I regret that I'm not able to reproduce this...that is, this works for me;
@Test
public void oneOff() throws Exception {
System.setProperty("tika.config", "C:\\users\\talli\\myconfig.xml");
TikaConfig config = new TikaConfig();
AutoDetectParser parser = new AutoDetectParser(config);
assertContains("quick brown fox", getXML("testOCR_spacing.png",
parser).xml);
}
where myconfig.xml is:
<?xml version="1.0" encoding="UTF-8"?>
<properties>
<parsers>
<parser class="org.apache.tika.parser.DefaultParser">
</parser>
<parser class="org.apache.tika.parser.ocr.TesseractOCRParser">
<params>
<param name="tesseractPath" type="string">C:\Program
Files\Tesseract-OCR2</param>
<param name="tessdataPath" type="string">C:\Program
Files\Tesseract-OCR2\tessdata</param>
</params>
</parser>
</parsers>
</properties>
Whatever you set in your tessConfig will _override_ the underlying settings
of the parser...all of them.
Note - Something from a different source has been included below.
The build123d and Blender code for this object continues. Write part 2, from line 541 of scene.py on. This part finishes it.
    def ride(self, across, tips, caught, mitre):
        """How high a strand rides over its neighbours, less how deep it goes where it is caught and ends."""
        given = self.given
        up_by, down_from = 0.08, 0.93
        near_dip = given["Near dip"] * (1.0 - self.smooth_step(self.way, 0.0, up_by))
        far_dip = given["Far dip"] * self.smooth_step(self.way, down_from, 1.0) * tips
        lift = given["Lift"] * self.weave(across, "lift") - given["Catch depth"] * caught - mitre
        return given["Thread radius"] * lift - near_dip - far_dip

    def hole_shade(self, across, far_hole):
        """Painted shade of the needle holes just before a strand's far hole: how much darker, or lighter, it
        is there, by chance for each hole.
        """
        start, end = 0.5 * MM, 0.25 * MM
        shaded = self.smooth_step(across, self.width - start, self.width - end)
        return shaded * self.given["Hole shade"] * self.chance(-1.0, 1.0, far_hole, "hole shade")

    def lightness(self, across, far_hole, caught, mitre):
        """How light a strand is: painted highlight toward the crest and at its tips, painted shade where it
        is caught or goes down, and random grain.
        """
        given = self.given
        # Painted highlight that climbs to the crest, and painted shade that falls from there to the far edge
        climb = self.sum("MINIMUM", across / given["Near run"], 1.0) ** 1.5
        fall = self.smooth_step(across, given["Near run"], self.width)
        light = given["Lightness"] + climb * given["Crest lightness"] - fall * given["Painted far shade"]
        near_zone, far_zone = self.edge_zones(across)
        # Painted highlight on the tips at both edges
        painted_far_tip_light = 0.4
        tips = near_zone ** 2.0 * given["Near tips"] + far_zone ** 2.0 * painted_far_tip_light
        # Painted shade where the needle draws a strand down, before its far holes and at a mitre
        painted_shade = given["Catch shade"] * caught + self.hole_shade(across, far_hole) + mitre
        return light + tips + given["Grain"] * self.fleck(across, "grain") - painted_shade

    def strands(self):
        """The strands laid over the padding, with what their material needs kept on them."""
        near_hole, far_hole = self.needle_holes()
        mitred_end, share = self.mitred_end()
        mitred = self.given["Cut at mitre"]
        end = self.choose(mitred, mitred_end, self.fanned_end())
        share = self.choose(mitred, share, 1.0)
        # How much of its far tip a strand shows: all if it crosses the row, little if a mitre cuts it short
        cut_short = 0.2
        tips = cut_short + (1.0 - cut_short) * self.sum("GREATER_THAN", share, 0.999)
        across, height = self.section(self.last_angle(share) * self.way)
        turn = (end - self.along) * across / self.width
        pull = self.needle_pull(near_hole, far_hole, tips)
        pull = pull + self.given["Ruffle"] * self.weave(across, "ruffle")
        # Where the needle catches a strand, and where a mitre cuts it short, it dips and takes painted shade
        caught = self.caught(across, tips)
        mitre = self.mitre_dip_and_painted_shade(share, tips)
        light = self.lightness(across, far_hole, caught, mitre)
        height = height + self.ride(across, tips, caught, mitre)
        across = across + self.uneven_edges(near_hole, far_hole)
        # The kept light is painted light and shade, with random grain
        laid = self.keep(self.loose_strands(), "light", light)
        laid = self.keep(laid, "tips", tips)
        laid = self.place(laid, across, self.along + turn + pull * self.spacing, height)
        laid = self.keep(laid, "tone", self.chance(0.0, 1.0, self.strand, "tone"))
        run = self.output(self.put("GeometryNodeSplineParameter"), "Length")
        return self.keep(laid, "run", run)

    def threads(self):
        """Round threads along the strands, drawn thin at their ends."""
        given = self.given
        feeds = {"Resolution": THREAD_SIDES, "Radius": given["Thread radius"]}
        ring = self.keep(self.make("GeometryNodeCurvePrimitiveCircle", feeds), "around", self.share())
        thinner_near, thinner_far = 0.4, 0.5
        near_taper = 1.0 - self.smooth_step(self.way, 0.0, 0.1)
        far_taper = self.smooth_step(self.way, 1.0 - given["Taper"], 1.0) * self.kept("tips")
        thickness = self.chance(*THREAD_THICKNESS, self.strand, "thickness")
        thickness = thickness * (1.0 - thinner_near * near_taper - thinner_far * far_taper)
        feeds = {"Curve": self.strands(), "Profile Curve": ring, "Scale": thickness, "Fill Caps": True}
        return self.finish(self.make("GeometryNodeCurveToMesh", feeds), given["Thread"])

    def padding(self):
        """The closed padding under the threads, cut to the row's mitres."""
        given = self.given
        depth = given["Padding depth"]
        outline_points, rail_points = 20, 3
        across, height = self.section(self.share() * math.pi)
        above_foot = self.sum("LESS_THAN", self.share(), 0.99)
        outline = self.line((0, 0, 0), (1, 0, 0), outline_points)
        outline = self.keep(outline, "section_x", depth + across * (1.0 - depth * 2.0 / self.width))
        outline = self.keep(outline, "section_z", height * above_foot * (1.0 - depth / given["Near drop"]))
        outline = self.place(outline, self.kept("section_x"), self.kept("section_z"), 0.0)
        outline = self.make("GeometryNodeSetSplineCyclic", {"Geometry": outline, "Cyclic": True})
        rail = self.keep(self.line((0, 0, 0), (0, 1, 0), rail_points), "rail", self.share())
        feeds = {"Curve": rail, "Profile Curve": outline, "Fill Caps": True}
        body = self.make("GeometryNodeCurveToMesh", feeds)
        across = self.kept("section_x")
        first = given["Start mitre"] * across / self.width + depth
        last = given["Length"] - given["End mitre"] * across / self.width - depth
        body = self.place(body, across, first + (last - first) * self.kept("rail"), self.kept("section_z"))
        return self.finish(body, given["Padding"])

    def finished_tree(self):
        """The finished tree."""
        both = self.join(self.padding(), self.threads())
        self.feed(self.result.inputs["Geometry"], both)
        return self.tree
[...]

So, if you aren't setting the path there,
then, y, you won't see any effect.
On Mon, Feb 8, 2021 at 5:35 PM Peter Kronenberg <[email protected]>
wrote:
> Like this.
>
>
> TikaConfig tikaConfig = new TikaConfig();
>
> final AutoDetectParser parser = new AutoDetectParser(tikaConfig);
>
> final ParseContext parseContext = new ParseContext();
>
> parseContext.set(AutoDetectParser.class, parser);
> parseContext.set(PDFParserConfig.class, pdfConfig);
> parseContext.set(TesseractOCRConfig.class, tessConfig);
>
> -----Original Message-----
> From: Tim Allison <[email protected]>
> Sent: Monday, February 8, 2021 5:31 PM
> To: [email protected]
> Subject: Re: Tika-config
>
> How are you using the TikaConfig?
>
> On Mon, Feb 8, 2021 at 4:11 PM Peter Kronenberg <[email protected]>
> wrote:
> >
> > What is wrong with this?
> >
> > I specified the tika-config env variable. I know it works because if
> > I make a syntax error in the tika-config.xml, it complains. So it’s
> > finding the file. But it’s not applying the properties
> >
> >
> >
> > I have this tika-config. I tried forward slashes instead of the double
> backslashes. Same result. No errors. It’s just not applying the values.
> >
> >
> >
> > <?xml version="1.0" encoding="UTF-8"?> <properties>
> > <parsers>
> > <parser class="org.apache.tika.parser.DefaultParser">
> > </parser>
> >
> > <parser class="org.apache.tika.parser.ocr.TesseractOCRParser">
> > <params>
> > <param name="tesseractPath"
> type="string">c:\\tesseract_config</param>
> > <param name="tessdataPath"
> type="string">c:\\tessdata_config</param>
> > </params>
> > </parser>
> > </parsers>
> > </properties>
> >
> >
>